Friday, August 9, 2019, 04:27PM /By FDC Ltd
We are forecasting that the headline inflation in July will slide to 10.98% from 11.22% in June. If accurate, it will be the lowest level since January 2016. The moderation in the general price level would be largely underpinned by lower food inflation due to favourable harvest. Our forecast also points to a 0.16% decline in the month-on-month inflation to 0.91% (11.50% annualized). During our survey in July, we noticed that the prices of most of the commodities in the food basket declined.
Even though the projection means the CBN will be closer to achieving its inflation rate of 6-9% target, the probability that headline inflation will fall below 10% and stay there is unlikely at this point in time. This is because the economy will be impacted by the high liquidity resulting from the payment of the new minimum wage to grade 1-4 workers as well as the CBN’s effort to boost lending to the private sector.

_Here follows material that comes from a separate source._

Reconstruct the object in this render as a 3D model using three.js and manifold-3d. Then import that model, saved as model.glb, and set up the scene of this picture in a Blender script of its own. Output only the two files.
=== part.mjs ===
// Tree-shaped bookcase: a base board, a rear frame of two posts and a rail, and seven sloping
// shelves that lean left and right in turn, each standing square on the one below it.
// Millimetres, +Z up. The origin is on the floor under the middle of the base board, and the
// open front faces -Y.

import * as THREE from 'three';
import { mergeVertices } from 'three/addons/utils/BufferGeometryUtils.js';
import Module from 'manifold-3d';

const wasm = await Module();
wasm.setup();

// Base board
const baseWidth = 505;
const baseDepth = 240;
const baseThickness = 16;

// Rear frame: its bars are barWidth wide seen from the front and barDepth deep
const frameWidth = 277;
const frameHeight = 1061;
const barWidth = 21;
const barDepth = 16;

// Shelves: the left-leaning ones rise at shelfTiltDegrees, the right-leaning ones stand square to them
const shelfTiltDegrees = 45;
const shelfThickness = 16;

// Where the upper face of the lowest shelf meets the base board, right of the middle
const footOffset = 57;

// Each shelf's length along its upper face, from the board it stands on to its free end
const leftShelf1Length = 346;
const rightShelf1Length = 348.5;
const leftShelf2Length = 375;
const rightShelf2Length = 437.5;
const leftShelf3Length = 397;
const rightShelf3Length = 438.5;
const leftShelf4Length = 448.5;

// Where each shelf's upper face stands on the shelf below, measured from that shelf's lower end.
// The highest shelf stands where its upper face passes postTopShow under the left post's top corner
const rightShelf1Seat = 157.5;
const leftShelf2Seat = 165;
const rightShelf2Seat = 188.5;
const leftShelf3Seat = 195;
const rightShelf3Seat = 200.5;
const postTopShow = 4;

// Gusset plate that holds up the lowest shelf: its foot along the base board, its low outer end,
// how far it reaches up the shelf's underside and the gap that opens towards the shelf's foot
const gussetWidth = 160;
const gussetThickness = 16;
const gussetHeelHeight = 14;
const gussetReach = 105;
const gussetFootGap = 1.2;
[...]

Cost Push Factors Remained Subdued in July
In spite of the adjustments in the exchange rate for converting import duty to N326/$, cost push factors were subdued in July, as the prices of white products such as air conditioners, washing machines and dishwashers remained flat. However, the impact of the adjustment could be felt in the coming months.
Minimum Wage Impact Tapered By a Boost in Output
The payment of the new minimum wage and arrears for grade 1-4 workers commenced in July. While this is expected to increase purchasing power and boost aggregate demand, its inflationary impact was to a large extent mitigated by the output from the harvests.
Money Supply Impact Muted
Broad money supply grew by 2.81% to N27.83trn in the month of May. In spite of the CBN’s effort to boost liquidity and lending to the private sector, money supply in July was constrained by increased net OMO outflows (N200.10bn). Credit to private sector declined marginally by 0.12% to N24.86trn in May, partly due to high lending rates (21-22% pa).
With the commencement of the harvest season, we anticipate a further decline in commodity prices in coming months. This will help taper inflationary pressures from the boost in liquidity due to higher FAAC and minimum wage implementation. The major risk to our projections remains security challenges in the food producing states. The 2-month projections point to a likely inflection as the impact of the arrears on the minimum wage and the implications of the consequential costs on general prices in September.